El capítulo 7 está también centrado en un autor específico. El sociólogo norteamericano Robert Nisbet es una figura inusual en la historia de la disciplina en ese país por su proveniencia de clase trabajadora, el carácter abiertamente conservador de su pensamiento y la orientación historicista de su trabajo en una sociología que es fundamentalmente empírica. Ese capítulo despliega los elementos centrales de su pensamiento sociológico y político, a la vez que busca vincularlo con visiones similares como las de Karl Löwith y Leo Strauss. El capítulo 8 se centra en una literatura sociológica reciente que versa sobre el «problema constitucional». Ella busca trascender el nacionalismo metodológico de pensar las constituciones como ancladas necesariamente en las formaciones estatales y formas de organizar la vida política en su interior. El capítulo explora el tipo de presupuestos conceptuales y antropológicos que informan algunas de esas concepciones contemporáneas de los estudios en sociología constitucional con miras a explicitar sus fundamentos normativos. Al igual que la primera parte, esta culmina con un texto más breve donde se discuten las relaciones entre epistemología, ontología y normatividad en la obra de Bruno Latour. Para ello, me concentro en la publicación reciente de su Investigación sobre los modos de existencia, donde Latour entrega argumentos adicionales para explicar y justificar las decisiones más importantes de sus trabajos anteriores. La crítica que allí se ofrece debiera al menos mostrar las dificultades de todo orden que se gatillan a partir de una concepción antropológica como la suya, que se demuestra débil normativamente e inconsistente conceptualmente.

1 La orientación intelectual de Jonas se conoce como naturalismo ético y su concepto central es la idea de biología filosófica que, por supuesto, es tributaria de la idea de antropología filosófica de principios del siglo XX y es parte de la herencia que informa mi idea de sociología filosófica. Un análisis sistemático del pensamiento de Jonas está disponible en el Capítulo 4 de mi llibro Debating Humanity. Towards a Philosophical Sociology (Chernilo 2017a).

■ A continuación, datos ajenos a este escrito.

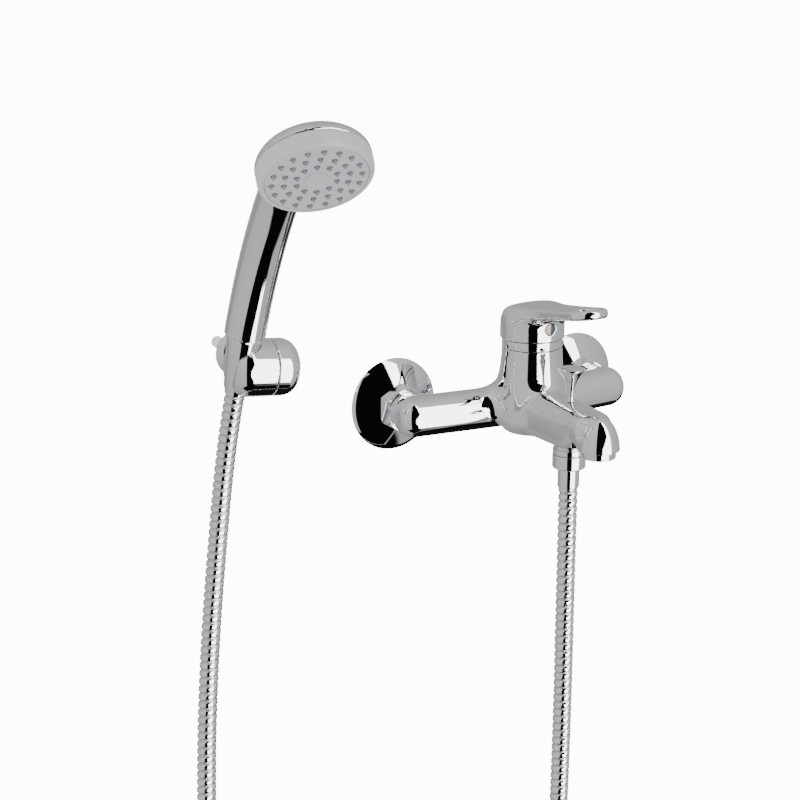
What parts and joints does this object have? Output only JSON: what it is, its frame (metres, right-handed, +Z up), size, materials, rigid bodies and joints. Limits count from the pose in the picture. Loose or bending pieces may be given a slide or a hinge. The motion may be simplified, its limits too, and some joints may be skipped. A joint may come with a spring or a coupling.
{
  "type": "wall mounted bath mixer with hand shower",
  "caption": "Wall-mounted single-lever bath mixer with a spout, pull-up diverter, metal shower hose and a hand shower in a tilting wall bracket.",
  "frame": {"origin": "on the finished wall, midway between the two inlets, at the height of the arms' axes", "axes": "+X along the wall to the right as seen from the room, +Y into the wall, +Z up; the room lies towards -Y"},
  "size_m": [0.3531, 0.2038, 0.7959],
  "materials": {
    "chrome": "mirror-polished chrome plate on cast brass",
    "hose_metal": "chromed double-interlock strip, fine helical ridges",
    "union_brass": "chromed brass, satin",
    "brass": "machined, plain",
    "chromed_plastic": "mirror chrome plate on plastic",
    "steel": "plain stainless",
    "cartridge_plastic": "moulded",
    "ceramic": "lapped ceramic",
    "rubber": "matt",
    "indicator": "pale red left half, dark blue right half",
    "face_plastic": "satin pale grey",
    "nozzle_rubber": "soft grey, matt"
  },
  "bodies": {
    "fixed": {"aerator_housing": "chrome", "aerator_insert": "cartridge_plastic", "aerator_washer": "rubber", "bracket_base": "cartridge_plastic", "bracket_rosette": "chrome", "cartridge_housing": "cartridge_plastic", "cartridge_seals": "rubber", "ceramic_disc_fixed": "ceramic", "clamp_nut": "brass", "cover_ring": "chrome", "diverter_gland": "brass", "diverter_spring": "steel", "eccentric_union_left": "union_brass", "eccentric_union_right": "union_brass", "friction_washer": "cartridge_plastic", "hose_ferrule_lower": "chrome", "hose_nut": "chrome", "hose_washer_lower": "rubber", "inlet_washers": "rubber", "mixer_body": "chrome", "outlet_nipple": "brass", "pivot_screw": "steel", "shower_hose": "hose_metal", "union_nut_left": "chrome", "union_nut_right": "chrome", "wall_flange_left": "chrome", "wall_flange_right": "chrome", "wall_plug": "cartridge_plastic", "wall_screw": "steel"},
    "turret": {"cartridge_turret": "cartridge_plastic"},
    "disc": {"ceramic_disc_moving": "ceramic"},
    "lever_body": {"lever": "chrome", "cartridge_spindle": "steel", "lever_grub_screw": "steel", "indicator_plug": "indicator"},
    "diverter": {"diverter_knob": "chrome", "diverter_stem": "steel", "diverter_valve": "brass", "diverter_rings": "rubber"},
    "holder": {"holder_barrel": "chromed_plastic", "barrel_end_cap": "chromed_plastic"},
    "hose_end": {"hose_ferrule_upper": "chrome"},
    "handset": {"cone_nut": "chromed_plastic", "hose_washer_upper": "rubber", "handset_nipple": "brass", "handset_shell": "chromed_plastic", "face_ring": "face_plastic", "spray_plate": "face_plastic", "nozzle_mat": "nozzle_rubber", "centre_cap": "face_plastic", "face_screw": "steel", "flow_chamber": "cartridge_plastic"}
  },
  "joints": [
    {"name": "lever_swivel", "type": "hinge", "parent": "fixed", "child": "turret", "pos_m": [0, -0.058, 0.0346], "axis": [0, 0, 1], "range_deg": [-45, 45]},
    {"name": "lever_lift", "type": "hinge", "parent": "turret", "child": "lever_body", "pos_m": [0, -0.058, 0.0346], "axis": [-1, 0, 0], "range_deg": [0, 20]},
    {"name": "disc_slide", "type": "slide", "parent": "turret", "child": "disc", "axis": [0, -1, 0], "range_m": [0, 0.0046]},
    {"name": "diverter_pull", "type": "slide", "parent": "fixed", "child": "diverter", "axis": [0, 0, 1], "range_m": [0, 0.008], "stiffness_N_per_m": 120, "springref_m": -0.004, "deforming": ["diverter_spring"]},
    {"name": "bracket_tilt", "type": "hinge", "parent": "fixed", "child": "holder", "pos_m": [-0.2081, -0.042, 0.0522], "axis": [0.9954, 0, -0.0958], "range_deg": [-12, 20], "deforming": ["shower_hose"]},
    {"name": "handset_lift", "type": "slide", "parent": "holder", "child": "hose_end", "axis": [0.0934, -0.2227, 0.9704], "range_m": [0, 0.025], "deforming": ["shower_hose"]},
    {"name": "handset_turn", "type": "hinge", "parent": "hose_end", "child": "handset", "pos_m": [-0.2081, -0.042, 0.0522], "axis": [0.0934, -0.2227, 0.9704], "range_deg": [-90, 90]}
  ],
  "couplings": [
    {"joint": "disc_slide", "follows": "lever_lift", "m_per_rad": 0.013}
  ]
}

2 No es un argumento que esté en condiciones de desarrollar en detalle aquí, pero incluso la fenomenología de Husserl –el punto más alto del idealismo filosófico después de Marx– contiene también en su interior la intuición sociológica de que para lograr un entendimiento puro debemos comprender las cosas tal y como son. Es decir, la validez interna de la filosofía de Husserl se juega también externamente, en el afuera del «mundo de la vida». Cuando Heidegger radicaliza, o para otros traiciona, la fenomenología de su mentor, su desplazamiento es hacia una exterioridad aún más pronunciada: la disolución de la filosofía en filología que lleva a cabo Heidegger depende de una metafísica de la autenticidad. La vida buena del filósofo es entendida como una vuelta a la simpleza y la filosofía queda disuelta en esa búsqueda a un retorno a supuestos orígenes pre-filosóficos.